According to the Homes of Hope Web site, the children’s education program aims to instill "new habits, thinking and attitudes to help break repeated negative patterns."

"By teaching the children to become adults who actively protect and value children instead of neglect, rape and exploit them," the cycle of destruction can be broken, Dolson said.

The group will also spend time talking with local students to raise awareness of the commercial sex problem in Fiji.

"We will be spending a couple nights at the university talking to teenagers, sharing Christ with them and letting them be aware of what is going on in their country with parents exploiting children in the sex trade," Dandurand said.

Balgaard said the group will specifically address young men about being protectors of women instead of predators.

"At this point, we are trying to teach prevention," Dandurand said. "They need to treat the girls as victims and not criminals."

"The reality is that change does take time," Barrett added. "We’re not going to go in and make a massive change. We’re trying to take small steps and change a generation."

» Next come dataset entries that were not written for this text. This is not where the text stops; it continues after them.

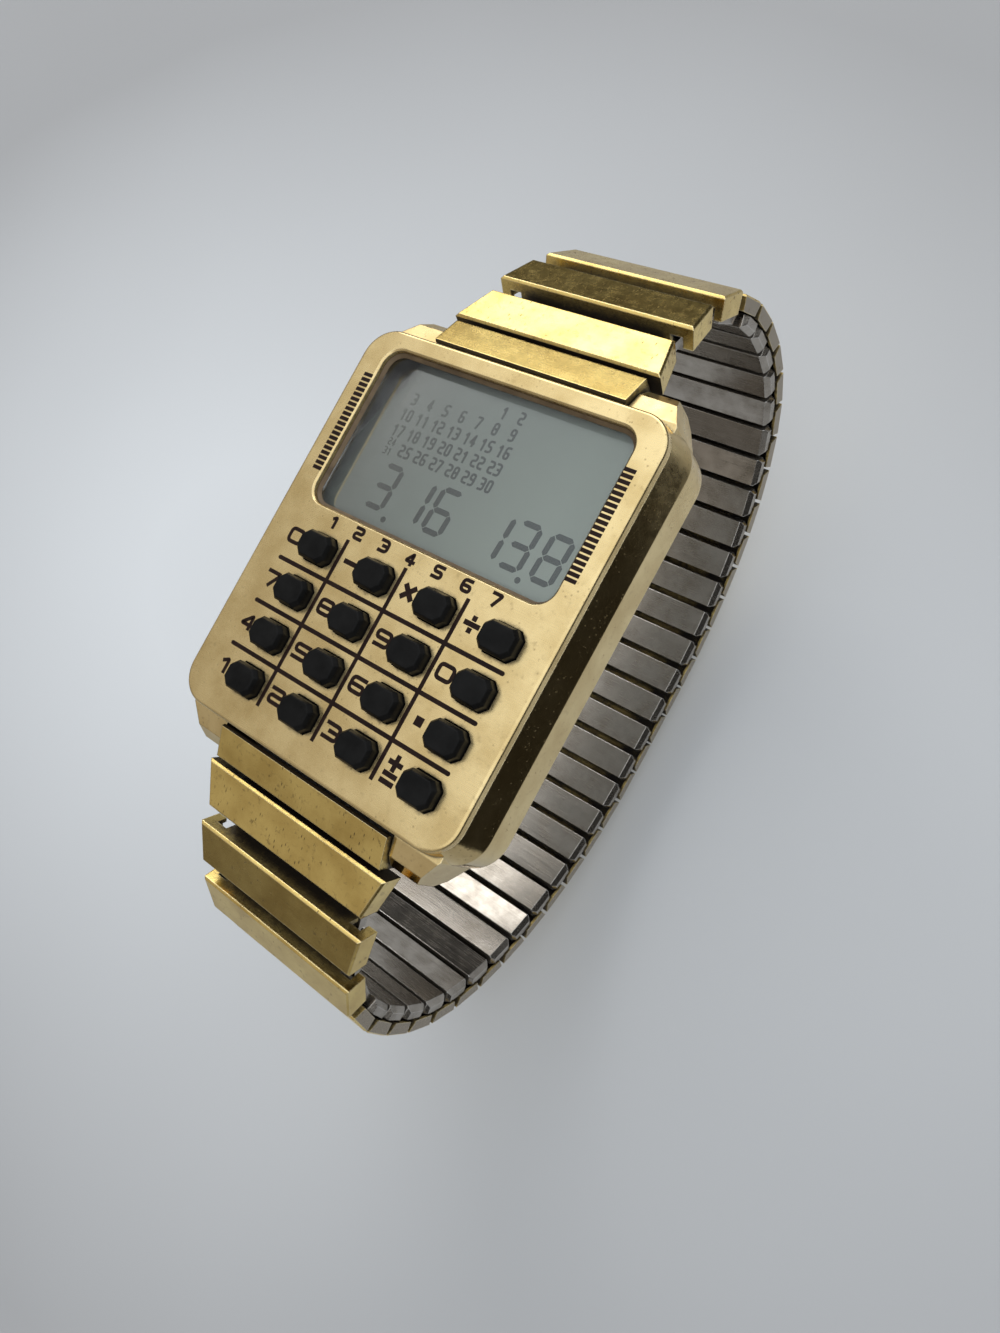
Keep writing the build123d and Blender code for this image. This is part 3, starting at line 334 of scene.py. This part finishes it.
def moulded(name, pale, deep, rough, relief, radius, bend=1.5):
    """Moulded plastic or rubber: fine grain and faint wear."""
    finish = Finish(name, pale, 0.0, rough)
    finish.put(finish.shader.inputs["IOR"], bend)
    wear = finish.noise(0.7, detail=4.0)
    grain = finish.noise(12.0, detail=3.0)
    rounded = finish.edges(radius)[0]
    body = finish.mix(finish.span(wear, 0.35, 0.7), pale, deep)
    finish.put(finish.shader.inputs["Base Color"], body)
    finish.put(finish.shader.inputs["Roughness"], finish.span(wear, 0.3, 0.7, rough - 0.05, rough + 0.08))
    finish.bump(grain, relief, rounded)
    return finish.material


def window_glass():
    """Clear mineral glass with faint smears, that lets the lamps through."""
    finish = Finish("window_glass", (1.0, 1.0, 1.0), 0.0, 0.03)
    nodes = finish.tree.nodes
    nodes.remove(finish.shader)
    smears = finish.noise(0.4, detail=4.0)
    clear = finish.node("BsdfTransparent", {"Color": (0.955, 0.97, 0.962)})
    shine = finish.node("BsdfGlossy", {"Roughness": finish.span(smears, 0.35, 0.75, 0.02, 0.09)})
    fresnel = finish.node("Fresnel", {"IOR": 1.45})
    made = finish.node("MixShader", {0: fresnel.outputs[0], 1: clear.outputs[0], 2: shine.outputs[0]})
    finish.put(nodes["Material Output"].inputs["Surface"], made.outputs[0])
    return finish.material


def lcd_finish():
    """Grey green liquid crystal: cloudy, with painted shade that darkens it towards its left end and twelve
    o'clock.
    """
    finish = Finish("liquid_crystal", (0.4, 0.42, 0.4), 0.0, 0.45)
    clouds = finish.noise(0.12, detail=3.0)
    fine = finish.noise(9.0, detail=2.0)
    place = finish.node("SeparateXYZ", {"Vector": finish.place()}).outputs
    # Painted shade: darker towards the left end and towards twelve o'clock.
    across = finish.span(place["X"], -14.0, 9.0, 0.85, 0.0)
    along = finish.span(place["Y"], 4.0, 18.0, 0.0, 0.3)
    body = finish.mix(finish.sum(across, along), (0.43, 0.465, 0.42), (0.10, 0.11, 0.10))
    body = finish.mix(finish.span(clouds, 0.3, 0.75, 0.0, 0.3), body, (0.38, 0.41, 0.38))
    body = finish.mix(finish.span(fine, 0.3, 0.7, 0.0, 0.06), body, (0.2, 0.22, 0.2))
    finish.put(finish.shader.inputs["Base Color"], body)
    finish.bump(fine, 0.001 * MM)
    return finish.material


def segment_finish():
    """Dark segments of the display, with painted shade that darkens them towards its left end."""
    finish = Finish("segment_grey", (0.07, 0.08, 0.078), 0.0, 0.5)
    finish.put(finish.shader.inputs["Specular IOR Level"], 0.3)
    clouds = finish.noise(0.6, detail=3.0)
    place = finish.node("SeparateXYZ", {"Vector": finish.place()}).outputs
    # Painted shade: darker towards the left end.
    across = finish.span(place["X"], -12.0, 10.0)
    body = finish.mix(across, (0.02, 0.023, 0.021), (0.075, 0.087, 0.087))
    body = finish.mix(finish.span(clouds, 0.4, 0.7, 0.0, 0.2), body, (0.10, 0.11, 0.105))
    finish.put(finish.shader.inputs["Base Color"], body)
    finish.bump(clouds, 0.001 * MM)
    return finish.material


def board_finish():
    """Green solder mask with copper tracks showing through."""
    finish = Finish("green_board", (0.02, 0.14, 0.06), 0.0, 0.35)
    waves = finish.node("TexWave", {"Vector": finish.place(), "Scale": 0.6, "Distortion": 6.0})
    tracks = finish.span(waves.outputs["Fac"], 0.8, 0.84)
    body = finish.mix(tracks, (0.015, 0.11, 0.045), (0.05, 0.22, 0.09))
    finish.put(finish.shader.inputs["Base Color"], body)
    finish.bump(tracks, 0.02 * MM)
    return finish.material


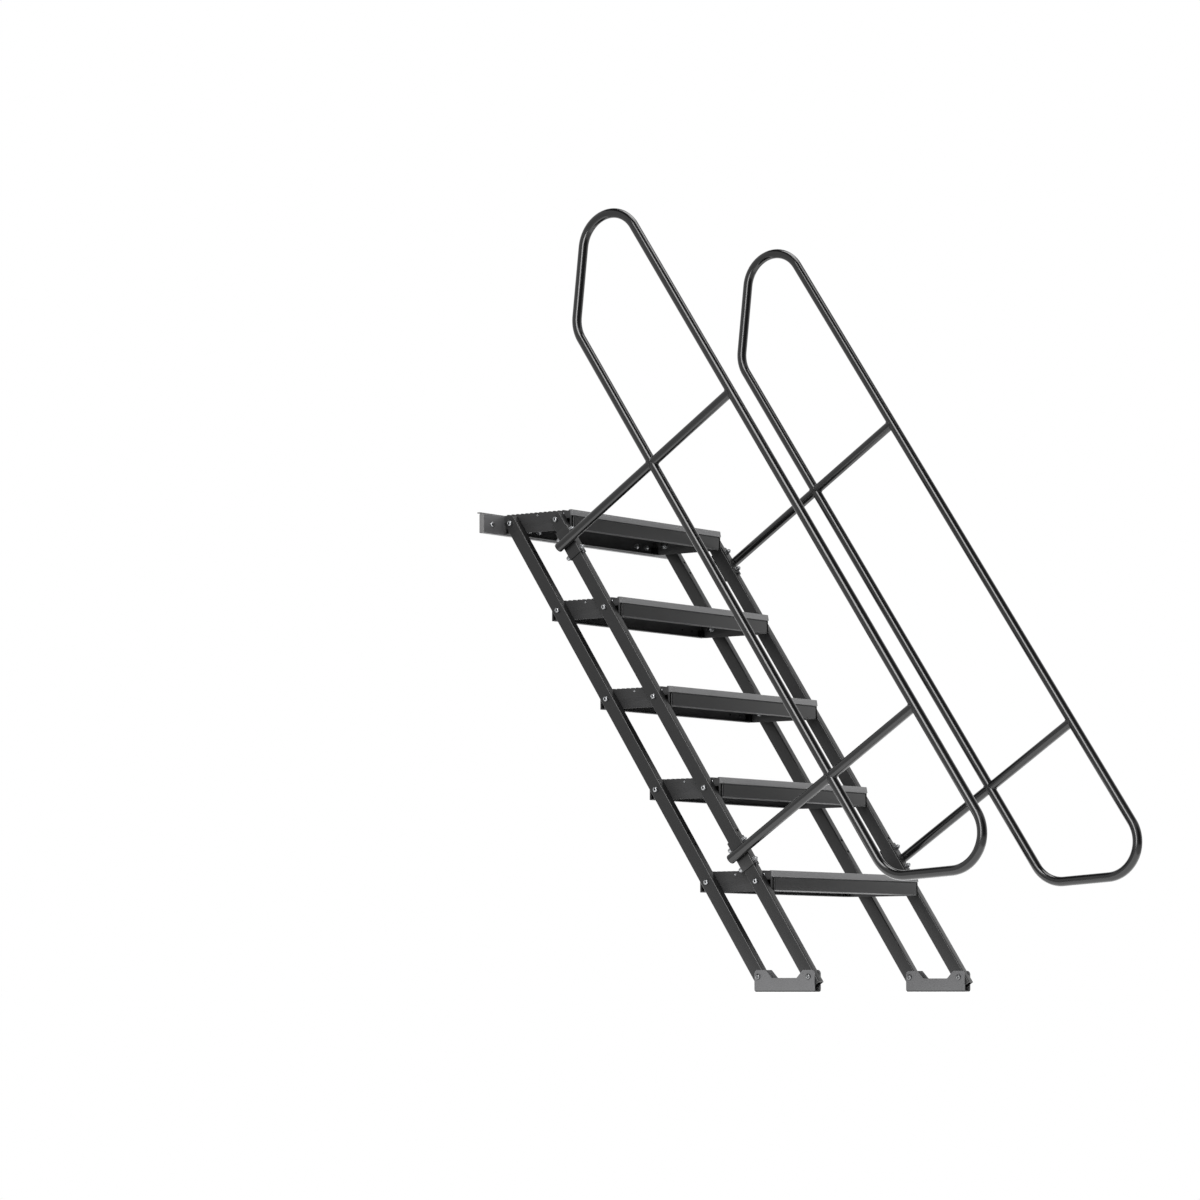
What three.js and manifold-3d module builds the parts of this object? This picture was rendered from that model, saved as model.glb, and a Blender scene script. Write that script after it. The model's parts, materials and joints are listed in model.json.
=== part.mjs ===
import * as THREE from "three";
import { mergeVertices } from "three/addons/utils/BufferGeometryUtils.js";
import Module from "manifold-3d";

// Height-adjustable stage stairs, in millimetres.
// Five level treads hang between two pairs of parallel bars. Every tread and both feet
// pivot on a rear bar and on a front bar, so the treads stay level while the bars lean
// over and the stairs come down from their tallest setting. The model stands at that setting.
// X runs to the right as one climbs, Y towards the stage and Z up. The origin is the middle
// of the hook rail's back face, which lies against the edge of the stage.

const wasm = await Module();
wasm.setup();

// Stair layout
const treadCount = 5;
const pivotSpacing = 318.5;
const stairAngle = THREE.MathUtils.degToRad(56.5);
const pivotDepth = 168.5;
const footPivotHeight = 42;
const clearance = 0.3;
const overrun = 1;

// Tread: an extruded plank with a ribbed top, closed by a plate at each end
const treadWidth = 750;
const treadTop = 30.4;
const treadDrop = 28.2;
const rearReach = 42.5;
const nosingReach = 37.8;
const nosingHeight = 18;
const nosingSetback = 3;
const nosingFlat = 12;
const frontBand = 9;
const skin = 3;
const rearFlange = 4;
const rearLipReach = 12;
const rearLipThickness = 3;
const ribHeight = 2.5;
const ribWidth = 9;
const ribTopWidth = 6;
const ribPitch = 17;
const endPlate = 4;
const frontNotchWidth = 12;
const frontNotchTop = 4.5;
const rearNotchWidth = 10;
const rearNotchTop = -7;

// Bars: rectangular tubes, open at both ends
const barThickness = 25;
const barDepth = 40;
const barWall = 2;
const barCorner = 3;
const barGap = 2;
const barUpperEnd = 14;
const barLowerEnd = 30;

// Pivot bolts: button heads outside, shanks through the bar and the end plate
const pivotBoltDiameter = 10;
const pivotHeadDiameter = 16;
const pivotHeadHeight = 5;
const pivotHeadRim = 1.2;
const pivotBoltTail = 12;

// Feet: folded channels with a raised ear round each bar
const footRear = 12;
const footFront = 20.5;
const footEarHeight = 60.8;
const footBodyHeight = 38.6;
const footRearEar = 37.5;
const footFrontEar = 39;
const footShoulder = 21;
const footPlate = 3;
const footSideGap = 0.5;
const footEarRadius = 6;
const footSoleRadius = 4;

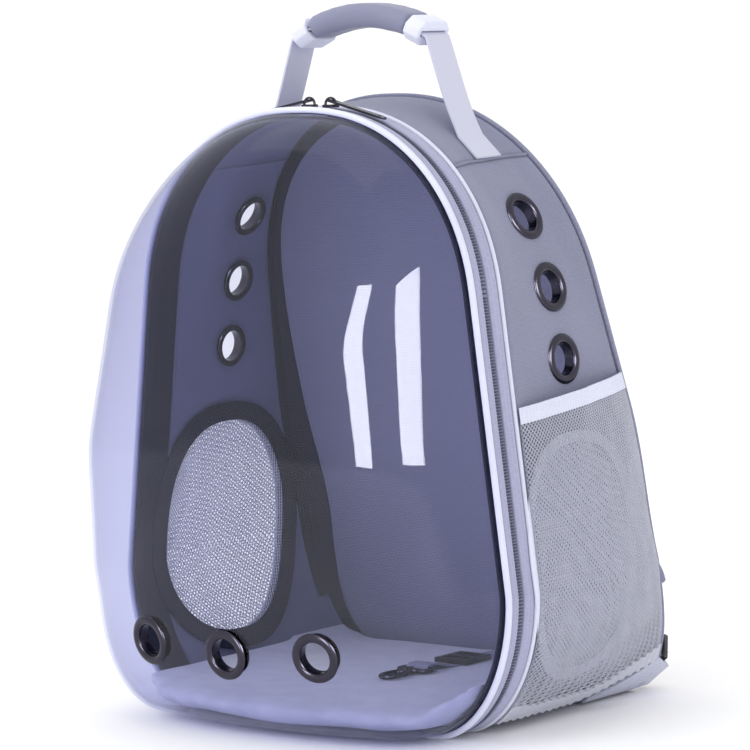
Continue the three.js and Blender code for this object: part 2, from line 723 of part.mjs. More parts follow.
// Height of the inside of the shell or bubble above the floor, with a clearance
function insideFloor(x, y, clear) {
  const before = Math.max(0, RIM_Y - y) / BUBBLE_DEPTH;
  const depth = Math.max(0, y - PANEL_Y) / (BASE_DEPTH / 2 - PANEL_Y);
  const corner = stopsBetween(BASE_STOP - 1, BASE_STOP + CORNER_STEPS).map((stop) => {
    const point = depth > 0 ? wallPoint(stop, depth, -clear) : bandPoint(stop, y, -clear);
    const power = bubblePower(point.x, point.z);
    const share = (1 - before ** power) ** (1 / power);
    return new THREE.Vector2(point.x * share, BUBBLE_CENTRE_Z + (point.z - BUBBLE_CENTRE_Z) * share);
  });
  const next = corner.findIndex((point) => point.x >= Math.abs(x));
  const [a, b] = [corner[next - 1] ?? corner[0], corner[next]];
  return a.y + (b.y - a.y) * (Math.abs(x) - a.x) / (b.x - a.x || 1);
}

// Columns of the pad from its bowed front edge to the back panel, in one row at distance x
function padColumns(x) {
  const reach = x > 0 ? PAD_RIGHT : PAD_LEFT;
  const bow = (1 - Math.min(1, Math.abs(x) / (1.03 * reach)) ** PAD_FRONT_POWER) ** (1 / PAD_FRONT_POWER);
  const front = RIM_Y - PAD_FRONT * bow;
  const rimEnd = RIM_Y + INNER_BINDING_WIDE + 2 * GAP;
  const bodyStart = rimEnd + WALL;
  const back = backY(Math.max(PAD_TOP, insideFloor(x, 0, 2 * WALL) + 2 * PAD_EDGE)) - 2 * GAP;
  const inRim = [0, 0.1, 0.3, 0.65, 1].map((share) => front + (rimEnd - front) * share);
  return [...inRim, bodyStart, (bodyStart + back) / 2, back - 0.6 * PAD_EDGE, back];
}

function addFloorPad() {
  const rimClear = BUBBLE_INSET + BUBBLE_SHEET + INNER_BINDING_THICK + 3 * GAP;
  const bodyClear = WALL + GAP;
  const windowClear = WALL + NET_THICK + INNER_BINDING_THICK + 4 * GAP;
  const rows = 10;
  const plan = (under) => Array.from({ length: rows + 1 }, (_, r) => {
    const turn = Math.sin((r / rows - 0.5) * Math.PI);
    const x = turn * (turn > 0 ? PAD_RIGHT : PAD_LEFT);
    return padColumns(x).map((y, c, columns) => {
      const beside = Math.abs(turn) > 0.8 ? windowClear : bodyClear;
      const floor = insideFloor(x, y, c < 5 ? rimClear : beside);
      const thin = c === 0 || c === columns.length - 1 || r === 0 || r === rows ? PAD_EDGE / 2 : 0;
      const top = Math.max(PAD_TOP, floor + PAD_EDGE) - thin;
      return new THREE.Vector3(x, y, under ? floor : top);
    });
  });
  put('floor_pad', slabSolid(plan(false), plan(true)), 'pad');
}

// Strips along a path, with their width along a guide direction

function frames(path, guides) {
  return path.map((point, i) => {
    const before = path[Math.max(0, i - 1)];
    const after = path[Math.min(path.length - 1, i + 1)];
    const along = after.clone().sub(before).normalize();
    const guide = guides[Math.min(i, guides.length - 1)];
    const across = guide.clone().addScaledVector(along, -guide.dot(along)).normalize();
    return { point, across, up: along.clone().cross(across) };
  });
}

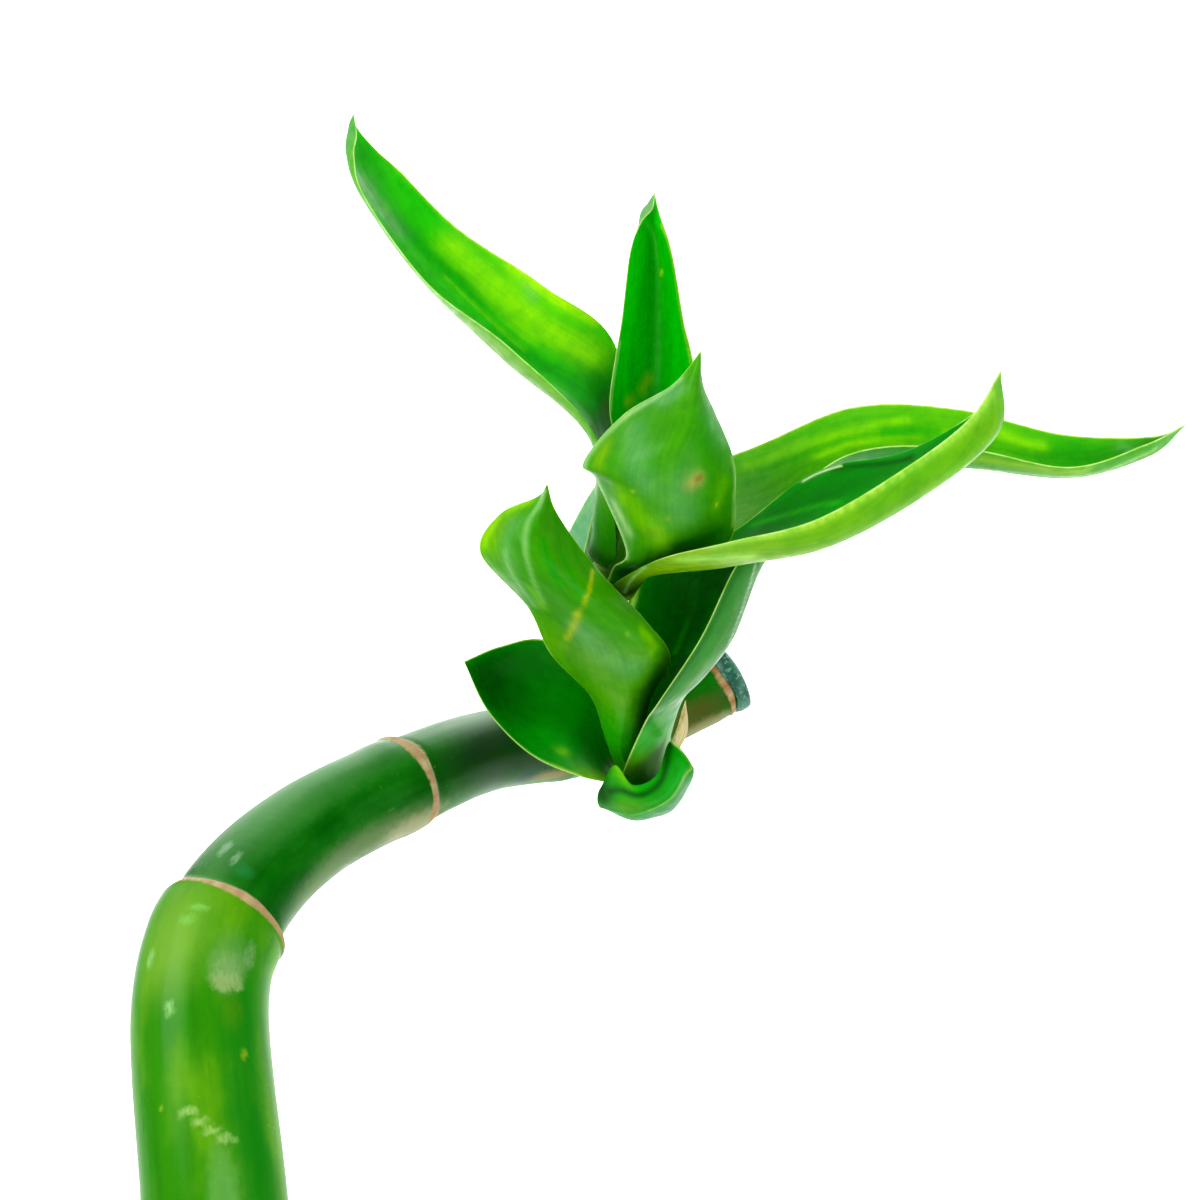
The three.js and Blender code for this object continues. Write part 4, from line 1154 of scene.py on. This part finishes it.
def make_leaf(number, name, leaf):
    """One leaf, with the values that its finish reads."""
    grid, u, v, inner = blade_skin(leaf)
    from_left, width, along = across_sheet(leaf, u, v)
    apart = LEAF_APART * number + FACE_APART * inner
    flat = np.stack(np.broadcast_arrays(from_left - width / 2, along, apart), -1)
    edge = np.minimum(from_left, width - from_left)
    for place in leaf.get("bare", ()):
        edge = edge + BARE_REACH * patch_mark(u, v, *place)
    slot, finish = ("scale", dry_brown) if name == "dry_scale" else ("leaf", leaf_green)
    values = {"tint": [painted(leaf, grid, u, v, inner)], "edge": [edge], "flat": [flat * MM]}
    make_piece(name, [grid], name, finish, values, ends="zip")


def scale_finish():
    finish = Finish("dry_scale", roughness=0.7, subsurface_weight=0.2, subsurface_scale=0.001)
    streaks = finish.noise(finish.place((1, 0.1, 1), finish.attribute("flat", "Vector")), 1800, 3, 0.6)
    finish.surface(base_color=finish.blend(streaks, 0.3, 0.7, (0.3, 0.24, 0.06), (0.58, 0.52, 0.26)))
    finish.bump(streaks, 0.08, 0.8)
    return finish.material


dry_brown = scale_finish()
for number, (name, leaf) in enumerate(LEAVES.items()):
    make_leaf(number, name, leaf)

# %% [markdown]
# ## The vase
# The vase is a plain tapered tumbler of cream white glazed stoneware. Half of its section is a closed
# line from the axis to the axis, and the section carried round the axis is the whole vase. The glaze
# stops above the foot, where the bare clay stands on the table.

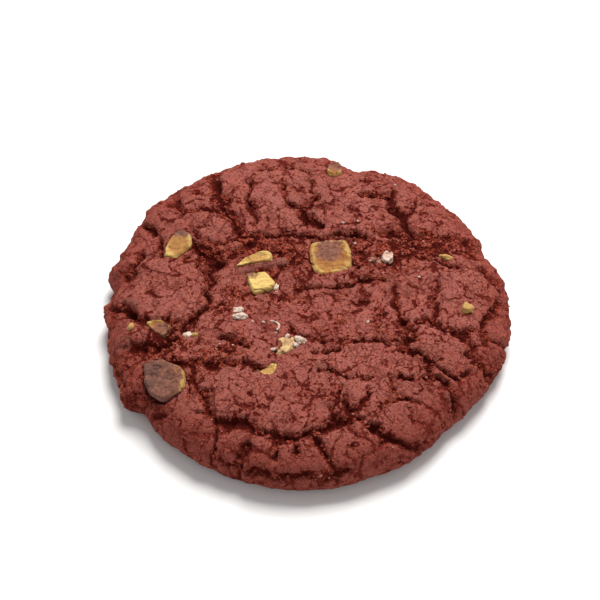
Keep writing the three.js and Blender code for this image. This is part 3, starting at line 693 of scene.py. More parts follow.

This will be the first international outreach trip for the Church of Celebration. Barrett said this trip will show them how they can make a difference. The church has hopes of bringing a larger group to Fiji next year.

"We will do our best to change what seems to be a very real epidemic across the world, and fight against injustices in the world," Barrett said. "Our goal is to go over with open minds and open eyes."